* **Dataset rows**
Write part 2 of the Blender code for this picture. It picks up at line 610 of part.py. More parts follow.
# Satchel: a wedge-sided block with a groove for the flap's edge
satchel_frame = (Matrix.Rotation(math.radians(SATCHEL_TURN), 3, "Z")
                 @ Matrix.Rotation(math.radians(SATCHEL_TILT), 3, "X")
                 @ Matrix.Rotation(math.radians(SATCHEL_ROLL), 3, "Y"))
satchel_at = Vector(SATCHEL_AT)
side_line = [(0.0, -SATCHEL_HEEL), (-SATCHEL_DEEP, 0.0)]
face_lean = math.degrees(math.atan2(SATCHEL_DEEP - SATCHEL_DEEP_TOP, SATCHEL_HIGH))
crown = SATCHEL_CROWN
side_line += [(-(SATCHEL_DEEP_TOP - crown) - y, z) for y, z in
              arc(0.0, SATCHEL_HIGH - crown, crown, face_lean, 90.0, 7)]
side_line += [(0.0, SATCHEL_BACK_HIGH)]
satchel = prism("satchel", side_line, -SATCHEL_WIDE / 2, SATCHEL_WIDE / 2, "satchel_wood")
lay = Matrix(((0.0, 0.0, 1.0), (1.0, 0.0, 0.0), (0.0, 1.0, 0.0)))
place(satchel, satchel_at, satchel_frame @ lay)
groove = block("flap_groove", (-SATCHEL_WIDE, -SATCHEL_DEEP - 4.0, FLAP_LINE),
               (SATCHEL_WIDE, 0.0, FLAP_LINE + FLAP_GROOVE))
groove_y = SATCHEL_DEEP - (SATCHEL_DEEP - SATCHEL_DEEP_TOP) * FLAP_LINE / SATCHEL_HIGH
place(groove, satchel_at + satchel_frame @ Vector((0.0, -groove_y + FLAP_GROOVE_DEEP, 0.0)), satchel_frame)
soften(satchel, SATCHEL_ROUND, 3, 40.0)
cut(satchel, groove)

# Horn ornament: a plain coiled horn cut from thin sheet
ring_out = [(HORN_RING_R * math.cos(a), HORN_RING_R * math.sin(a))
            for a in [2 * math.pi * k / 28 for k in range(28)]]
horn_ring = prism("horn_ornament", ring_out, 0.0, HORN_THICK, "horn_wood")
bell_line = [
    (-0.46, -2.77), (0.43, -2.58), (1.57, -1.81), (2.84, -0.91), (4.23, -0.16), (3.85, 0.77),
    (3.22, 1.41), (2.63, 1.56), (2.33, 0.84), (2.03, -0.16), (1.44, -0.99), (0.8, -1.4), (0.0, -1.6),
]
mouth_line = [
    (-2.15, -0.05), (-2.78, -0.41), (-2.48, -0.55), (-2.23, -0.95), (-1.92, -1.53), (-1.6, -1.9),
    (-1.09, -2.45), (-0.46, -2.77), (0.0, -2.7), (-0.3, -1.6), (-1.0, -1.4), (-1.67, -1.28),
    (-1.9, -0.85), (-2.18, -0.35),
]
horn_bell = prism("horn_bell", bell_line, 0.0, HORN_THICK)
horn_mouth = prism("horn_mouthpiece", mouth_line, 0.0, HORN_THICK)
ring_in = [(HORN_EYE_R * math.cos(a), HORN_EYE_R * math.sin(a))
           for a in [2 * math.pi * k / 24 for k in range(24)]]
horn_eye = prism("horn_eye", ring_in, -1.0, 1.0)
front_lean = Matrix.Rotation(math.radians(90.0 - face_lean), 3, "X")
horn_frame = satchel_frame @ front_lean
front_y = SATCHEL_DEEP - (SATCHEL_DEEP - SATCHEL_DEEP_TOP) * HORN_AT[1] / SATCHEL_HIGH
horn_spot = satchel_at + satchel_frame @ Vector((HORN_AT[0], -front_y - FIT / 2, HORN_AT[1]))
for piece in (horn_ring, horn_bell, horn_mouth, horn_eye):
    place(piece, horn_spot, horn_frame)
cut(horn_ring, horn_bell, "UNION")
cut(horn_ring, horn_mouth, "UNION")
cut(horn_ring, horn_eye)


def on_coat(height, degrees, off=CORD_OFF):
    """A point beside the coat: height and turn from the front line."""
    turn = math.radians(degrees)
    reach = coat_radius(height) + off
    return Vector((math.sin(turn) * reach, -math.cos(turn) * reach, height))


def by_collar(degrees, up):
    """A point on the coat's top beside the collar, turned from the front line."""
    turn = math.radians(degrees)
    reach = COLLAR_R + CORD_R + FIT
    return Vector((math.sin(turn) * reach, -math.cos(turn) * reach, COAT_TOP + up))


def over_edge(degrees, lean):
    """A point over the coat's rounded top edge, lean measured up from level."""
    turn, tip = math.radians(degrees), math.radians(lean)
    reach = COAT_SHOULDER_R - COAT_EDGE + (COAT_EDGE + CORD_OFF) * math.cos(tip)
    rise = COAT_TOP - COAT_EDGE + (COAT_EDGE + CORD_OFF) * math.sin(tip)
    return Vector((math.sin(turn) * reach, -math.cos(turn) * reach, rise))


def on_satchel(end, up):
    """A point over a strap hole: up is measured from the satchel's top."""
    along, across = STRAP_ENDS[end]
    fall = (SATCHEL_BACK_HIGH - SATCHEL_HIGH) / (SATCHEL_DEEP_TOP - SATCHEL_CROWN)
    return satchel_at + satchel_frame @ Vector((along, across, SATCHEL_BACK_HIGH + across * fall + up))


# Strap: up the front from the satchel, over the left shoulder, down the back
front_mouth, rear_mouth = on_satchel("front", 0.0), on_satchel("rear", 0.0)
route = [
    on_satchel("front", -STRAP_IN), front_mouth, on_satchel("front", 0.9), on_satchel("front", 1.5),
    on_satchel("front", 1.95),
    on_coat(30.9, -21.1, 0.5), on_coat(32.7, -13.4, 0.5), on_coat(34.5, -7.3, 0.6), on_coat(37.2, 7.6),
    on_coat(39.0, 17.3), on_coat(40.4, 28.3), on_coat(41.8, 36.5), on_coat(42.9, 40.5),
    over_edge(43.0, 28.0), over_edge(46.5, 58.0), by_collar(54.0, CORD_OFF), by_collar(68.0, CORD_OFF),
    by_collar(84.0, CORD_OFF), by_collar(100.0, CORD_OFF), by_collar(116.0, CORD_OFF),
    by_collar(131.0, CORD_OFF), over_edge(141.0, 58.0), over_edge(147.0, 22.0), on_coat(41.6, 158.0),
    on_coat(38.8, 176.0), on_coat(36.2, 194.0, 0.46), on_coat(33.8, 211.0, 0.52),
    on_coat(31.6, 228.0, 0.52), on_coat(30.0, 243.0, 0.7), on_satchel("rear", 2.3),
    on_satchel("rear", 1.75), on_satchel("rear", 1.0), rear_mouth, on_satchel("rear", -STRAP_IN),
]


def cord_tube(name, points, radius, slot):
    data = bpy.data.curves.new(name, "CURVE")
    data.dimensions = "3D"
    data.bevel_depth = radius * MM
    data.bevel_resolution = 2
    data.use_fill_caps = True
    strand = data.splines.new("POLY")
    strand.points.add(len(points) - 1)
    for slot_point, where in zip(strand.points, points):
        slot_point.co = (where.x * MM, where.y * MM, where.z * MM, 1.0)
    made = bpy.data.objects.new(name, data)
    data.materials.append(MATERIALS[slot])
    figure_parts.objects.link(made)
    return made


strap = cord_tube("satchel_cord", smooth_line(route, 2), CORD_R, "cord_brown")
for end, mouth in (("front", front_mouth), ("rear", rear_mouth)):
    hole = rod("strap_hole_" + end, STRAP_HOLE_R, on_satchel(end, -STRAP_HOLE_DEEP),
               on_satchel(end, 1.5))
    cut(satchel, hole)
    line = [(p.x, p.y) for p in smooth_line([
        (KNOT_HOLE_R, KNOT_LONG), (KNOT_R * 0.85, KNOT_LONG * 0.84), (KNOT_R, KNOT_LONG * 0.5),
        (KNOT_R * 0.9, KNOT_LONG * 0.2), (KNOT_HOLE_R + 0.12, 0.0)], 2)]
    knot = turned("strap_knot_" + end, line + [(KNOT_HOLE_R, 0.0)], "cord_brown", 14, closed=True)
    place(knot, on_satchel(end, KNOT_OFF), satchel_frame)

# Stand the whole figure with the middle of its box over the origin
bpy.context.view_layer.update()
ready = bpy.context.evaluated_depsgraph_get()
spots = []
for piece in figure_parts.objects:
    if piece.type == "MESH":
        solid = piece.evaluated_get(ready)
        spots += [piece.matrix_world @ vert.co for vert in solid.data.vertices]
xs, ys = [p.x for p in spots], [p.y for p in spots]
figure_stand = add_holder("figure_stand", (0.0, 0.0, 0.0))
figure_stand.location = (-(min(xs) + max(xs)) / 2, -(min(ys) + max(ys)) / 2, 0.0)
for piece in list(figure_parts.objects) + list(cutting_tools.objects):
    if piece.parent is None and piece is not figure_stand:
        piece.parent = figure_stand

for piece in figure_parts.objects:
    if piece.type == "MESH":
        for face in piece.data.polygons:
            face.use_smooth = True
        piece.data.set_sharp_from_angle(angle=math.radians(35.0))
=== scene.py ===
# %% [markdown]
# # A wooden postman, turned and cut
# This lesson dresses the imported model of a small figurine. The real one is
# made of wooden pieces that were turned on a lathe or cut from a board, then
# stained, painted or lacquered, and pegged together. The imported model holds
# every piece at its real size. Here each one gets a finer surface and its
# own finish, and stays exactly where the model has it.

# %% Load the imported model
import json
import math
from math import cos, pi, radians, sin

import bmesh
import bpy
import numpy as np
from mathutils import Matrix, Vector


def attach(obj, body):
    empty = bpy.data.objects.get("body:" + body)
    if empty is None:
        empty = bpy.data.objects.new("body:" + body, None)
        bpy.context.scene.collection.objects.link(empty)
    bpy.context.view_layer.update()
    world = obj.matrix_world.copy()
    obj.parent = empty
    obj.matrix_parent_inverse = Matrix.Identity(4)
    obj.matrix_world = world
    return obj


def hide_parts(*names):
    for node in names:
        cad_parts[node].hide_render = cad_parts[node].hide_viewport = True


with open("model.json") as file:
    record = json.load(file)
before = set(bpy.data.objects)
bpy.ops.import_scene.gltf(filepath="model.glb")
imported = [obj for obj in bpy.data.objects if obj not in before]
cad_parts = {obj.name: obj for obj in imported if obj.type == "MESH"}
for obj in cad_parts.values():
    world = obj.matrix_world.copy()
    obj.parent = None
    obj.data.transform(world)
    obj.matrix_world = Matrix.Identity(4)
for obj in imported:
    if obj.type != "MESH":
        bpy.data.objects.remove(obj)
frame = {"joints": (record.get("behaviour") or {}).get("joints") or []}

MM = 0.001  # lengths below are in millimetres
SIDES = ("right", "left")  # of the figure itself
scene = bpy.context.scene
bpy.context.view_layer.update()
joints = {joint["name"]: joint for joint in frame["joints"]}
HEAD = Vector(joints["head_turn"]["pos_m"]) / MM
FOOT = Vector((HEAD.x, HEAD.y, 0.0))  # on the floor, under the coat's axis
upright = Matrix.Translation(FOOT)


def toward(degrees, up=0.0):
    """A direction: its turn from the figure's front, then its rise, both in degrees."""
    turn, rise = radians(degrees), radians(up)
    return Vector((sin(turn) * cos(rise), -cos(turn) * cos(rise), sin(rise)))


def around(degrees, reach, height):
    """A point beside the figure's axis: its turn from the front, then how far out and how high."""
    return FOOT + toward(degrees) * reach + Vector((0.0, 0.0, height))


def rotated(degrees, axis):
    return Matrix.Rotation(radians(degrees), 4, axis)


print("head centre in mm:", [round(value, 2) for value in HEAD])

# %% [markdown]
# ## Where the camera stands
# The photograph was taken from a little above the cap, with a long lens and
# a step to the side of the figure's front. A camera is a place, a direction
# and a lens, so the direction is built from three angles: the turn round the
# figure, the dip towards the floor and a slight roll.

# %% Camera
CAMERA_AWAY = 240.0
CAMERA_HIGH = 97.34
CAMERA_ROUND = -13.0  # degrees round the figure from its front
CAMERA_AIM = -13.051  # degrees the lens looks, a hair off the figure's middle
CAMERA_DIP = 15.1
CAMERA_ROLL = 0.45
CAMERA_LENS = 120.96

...

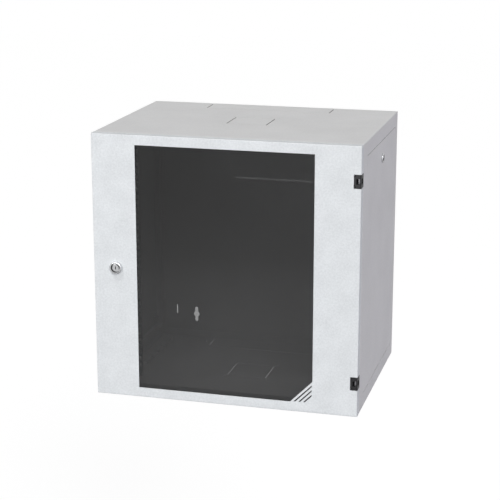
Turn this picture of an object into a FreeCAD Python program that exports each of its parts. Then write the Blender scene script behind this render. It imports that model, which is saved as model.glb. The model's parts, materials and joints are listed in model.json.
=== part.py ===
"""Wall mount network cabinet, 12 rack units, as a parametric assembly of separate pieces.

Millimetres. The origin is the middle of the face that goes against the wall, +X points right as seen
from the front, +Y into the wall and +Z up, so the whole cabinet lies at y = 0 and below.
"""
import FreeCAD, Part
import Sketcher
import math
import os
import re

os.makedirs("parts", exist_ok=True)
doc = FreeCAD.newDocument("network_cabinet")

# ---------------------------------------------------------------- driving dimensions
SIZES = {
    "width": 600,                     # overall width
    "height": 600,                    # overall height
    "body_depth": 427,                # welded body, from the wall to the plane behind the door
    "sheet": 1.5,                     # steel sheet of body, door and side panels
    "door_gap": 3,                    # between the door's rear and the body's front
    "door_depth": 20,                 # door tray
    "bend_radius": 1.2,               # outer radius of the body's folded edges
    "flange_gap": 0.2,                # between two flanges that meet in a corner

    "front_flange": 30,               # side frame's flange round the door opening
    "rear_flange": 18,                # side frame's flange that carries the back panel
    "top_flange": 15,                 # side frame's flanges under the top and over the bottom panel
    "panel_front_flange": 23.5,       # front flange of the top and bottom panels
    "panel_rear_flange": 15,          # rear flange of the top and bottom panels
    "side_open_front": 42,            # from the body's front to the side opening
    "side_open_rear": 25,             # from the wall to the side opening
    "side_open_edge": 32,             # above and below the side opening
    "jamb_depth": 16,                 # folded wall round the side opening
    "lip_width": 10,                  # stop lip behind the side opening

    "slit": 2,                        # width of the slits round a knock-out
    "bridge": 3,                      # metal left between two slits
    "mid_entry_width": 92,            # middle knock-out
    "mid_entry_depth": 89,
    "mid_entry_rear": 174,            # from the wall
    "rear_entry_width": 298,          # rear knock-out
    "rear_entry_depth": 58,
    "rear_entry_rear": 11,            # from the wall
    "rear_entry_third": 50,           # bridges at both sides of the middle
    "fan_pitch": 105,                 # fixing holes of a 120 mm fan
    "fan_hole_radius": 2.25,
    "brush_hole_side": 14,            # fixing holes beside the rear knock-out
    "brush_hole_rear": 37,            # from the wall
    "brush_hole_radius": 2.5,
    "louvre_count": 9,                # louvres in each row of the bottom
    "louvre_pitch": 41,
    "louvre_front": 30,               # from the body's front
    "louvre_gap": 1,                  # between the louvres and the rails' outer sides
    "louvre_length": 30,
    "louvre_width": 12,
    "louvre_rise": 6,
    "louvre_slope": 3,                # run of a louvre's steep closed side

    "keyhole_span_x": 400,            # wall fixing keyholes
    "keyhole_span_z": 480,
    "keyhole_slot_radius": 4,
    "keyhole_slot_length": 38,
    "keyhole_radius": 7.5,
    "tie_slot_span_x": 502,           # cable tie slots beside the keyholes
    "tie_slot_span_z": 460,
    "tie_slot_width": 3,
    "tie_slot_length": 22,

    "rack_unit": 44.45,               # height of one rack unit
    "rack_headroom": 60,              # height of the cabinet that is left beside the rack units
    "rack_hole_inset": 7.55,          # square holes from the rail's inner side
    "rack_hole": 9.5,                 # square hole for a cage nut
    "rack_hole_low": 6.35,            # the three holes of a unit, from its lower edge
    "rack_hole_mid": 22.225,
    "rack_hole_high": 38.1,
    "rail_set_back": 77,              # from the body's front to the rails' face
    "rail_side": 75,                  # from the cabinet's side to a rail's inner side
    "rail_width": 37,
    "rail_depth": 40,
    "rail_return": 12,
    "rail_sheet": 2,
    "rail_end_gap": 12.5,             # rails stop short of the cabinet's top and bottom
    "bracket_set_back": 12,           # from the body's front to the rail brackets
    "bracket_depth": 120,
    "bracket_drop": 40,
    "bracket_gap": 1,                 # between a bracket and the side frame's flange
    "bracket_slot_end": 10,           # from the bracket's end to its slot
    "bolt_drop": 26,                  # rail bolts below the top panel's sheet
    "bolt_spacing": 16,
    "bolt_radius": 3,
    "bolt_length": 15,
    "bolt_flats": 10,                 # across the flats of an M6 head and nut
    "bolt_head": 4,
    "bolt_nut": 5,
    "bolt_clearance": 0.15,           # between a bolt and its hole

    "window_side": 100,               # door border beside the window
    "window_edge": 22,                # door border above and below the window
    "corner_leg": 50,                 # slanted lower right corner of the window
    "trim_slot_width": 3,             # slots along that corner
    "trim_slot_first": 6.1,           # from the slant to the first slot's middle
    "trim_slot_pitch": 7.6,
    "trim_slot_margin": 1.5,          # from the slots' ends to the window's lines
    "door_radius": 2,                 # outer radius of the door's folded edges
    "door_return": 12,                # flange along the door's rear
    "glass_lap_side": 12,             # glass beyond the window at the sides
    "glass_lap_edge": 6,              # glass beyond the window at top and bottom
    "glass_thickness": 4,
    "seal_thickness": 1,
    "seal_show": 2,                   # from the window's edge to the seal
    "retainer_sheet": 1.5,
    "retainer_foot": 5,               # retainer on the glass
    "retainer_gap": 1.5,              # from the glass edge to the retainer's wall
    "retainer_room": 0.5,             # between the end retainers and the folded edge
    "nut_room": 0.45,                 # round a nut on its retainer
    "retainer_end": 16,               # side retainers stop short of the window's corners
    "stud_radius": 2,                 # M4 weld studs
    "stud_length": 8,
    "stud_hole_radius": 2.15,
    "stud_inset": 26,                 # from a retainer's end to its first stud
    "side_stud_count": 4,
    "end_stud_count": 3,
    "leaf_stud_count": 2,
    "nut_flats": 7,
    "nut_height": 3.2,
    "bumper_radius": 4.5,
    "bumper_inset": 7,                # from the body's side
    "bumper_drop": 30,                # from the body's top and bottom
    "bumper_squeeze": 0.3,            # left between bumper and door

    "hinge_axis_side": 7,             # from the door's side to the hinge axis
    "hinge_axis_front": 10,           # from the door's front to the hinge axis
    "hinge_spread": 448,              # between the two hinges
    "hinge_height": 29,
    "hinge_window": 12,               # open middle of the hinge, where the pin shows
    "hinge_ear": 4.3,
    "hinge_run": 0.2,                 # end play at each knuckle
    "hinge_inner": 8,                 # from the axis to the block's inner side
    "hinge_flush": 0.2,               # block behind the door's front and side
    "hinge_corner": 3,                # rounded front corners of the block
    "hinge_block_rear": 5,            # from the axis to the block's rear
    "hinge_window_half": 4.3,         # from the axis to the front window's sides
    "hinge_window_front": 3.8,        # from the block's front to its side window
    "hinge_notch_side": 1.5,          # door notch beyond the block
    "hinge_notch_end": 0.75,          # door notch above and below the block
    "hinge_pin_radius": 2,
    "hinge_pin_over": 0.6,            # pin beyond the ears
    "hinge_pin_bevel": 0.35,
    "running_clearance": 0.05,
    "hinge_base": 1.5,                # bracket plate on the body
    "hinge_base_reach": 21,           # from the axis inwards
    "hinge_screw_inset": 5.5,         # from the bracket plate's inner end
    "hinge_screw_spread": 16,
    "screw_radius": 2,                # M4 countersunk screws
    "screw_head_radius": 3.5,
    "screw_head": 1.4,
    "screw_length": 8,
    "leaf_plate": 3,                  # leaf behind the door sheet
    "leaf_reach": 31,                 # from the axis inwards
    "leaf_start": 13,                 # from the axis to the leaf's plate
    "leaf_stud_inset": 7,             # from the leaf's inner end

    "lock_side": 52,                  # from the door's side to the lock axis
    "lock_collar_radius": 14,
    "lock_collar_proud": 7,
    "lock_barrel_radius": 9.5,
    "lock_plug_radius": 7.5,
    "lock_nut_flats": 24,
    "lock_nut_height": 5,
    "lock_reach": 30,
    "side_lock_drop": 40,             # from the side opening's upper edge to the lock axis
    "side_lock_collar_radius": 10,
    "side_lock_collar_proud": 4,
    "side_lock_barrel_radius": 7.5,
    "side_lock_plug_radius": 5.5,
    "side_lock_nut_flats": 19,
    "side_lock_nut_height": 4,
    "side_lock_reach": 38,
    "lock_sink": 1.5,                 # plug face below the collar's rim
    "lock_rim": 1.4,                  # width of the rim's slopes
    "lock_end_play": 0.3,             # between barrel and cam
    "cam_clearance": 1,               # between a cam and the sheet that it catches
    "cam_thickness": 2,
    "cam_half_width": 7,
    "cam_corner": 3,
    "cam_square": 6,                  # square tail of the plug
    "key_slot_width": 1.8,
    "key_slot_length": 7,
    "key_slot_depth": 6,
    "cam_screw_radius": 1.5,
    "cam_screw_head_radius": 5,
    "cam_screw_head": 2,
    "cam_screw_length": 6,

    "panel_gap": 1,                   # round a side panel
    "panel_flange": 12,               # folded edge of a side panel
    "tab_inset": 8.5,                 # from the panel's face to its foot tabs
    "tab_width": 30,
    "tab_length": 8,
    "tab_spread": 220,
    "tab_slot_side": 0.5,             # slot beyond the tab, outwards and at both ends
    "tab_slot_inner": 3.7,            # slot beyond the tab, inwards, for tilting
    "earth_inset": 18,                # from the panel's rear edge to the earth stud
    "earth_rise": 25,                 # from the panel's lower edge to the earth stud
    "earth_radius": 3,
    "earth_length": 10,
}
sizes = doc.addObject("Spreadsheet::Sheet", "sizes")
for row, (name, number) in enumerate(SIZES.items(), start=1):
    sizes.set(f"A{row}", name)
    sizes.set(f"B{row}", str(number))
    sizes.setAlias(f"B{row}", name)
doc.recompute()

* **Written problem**
Exactly as written, return the lines from the line containing "xs, ys = [p.x" through the line containing "from mathutils import Matrix, Vector", both included.

* **Task solution**
xs, ys = [p.x for p in spots], [p.y for p in spots]
figure_stand = add_holder("figure_stand", (0.0, 0.0, 0.0))
figure_stand.location = (-(min(xs) + max(xs)) / 2, -(min(ys) + max(ys)) / 2, 0.0)
for piece in list(figure_parts.objects) + list(cutting_tools.objects):
    if piece.parent is None and piece is not figure_stand:
        piece.parent = figure_stand

for piece in figure_parts.objects:
    if piece.type == "MESH":
        for face in piece.data.polygons:
            face.use_smooth = True
        piece.data.set_sharp_from_angle(angle=math.radians(35.0))
=== scene.py ===
# %% [markdown]
# # A wooden postman, turned and cut
# This lesson dresses the imported model of a small figurine. The real one is
# made of wooden pieces that were turned on a lathe or cut from a board, then
# stained, painted or lacquered, and pegged together. The imported model holds
# every piece at its real size. Here each one gets a finer surface and its
# own finish, and stays exactly where the model has it.

# %% Load the imported model
import json
import math
from math import cos, pi, radians, sin

import bmesh
import bpy
import numpy as np
from mathutils import Matrix, Vector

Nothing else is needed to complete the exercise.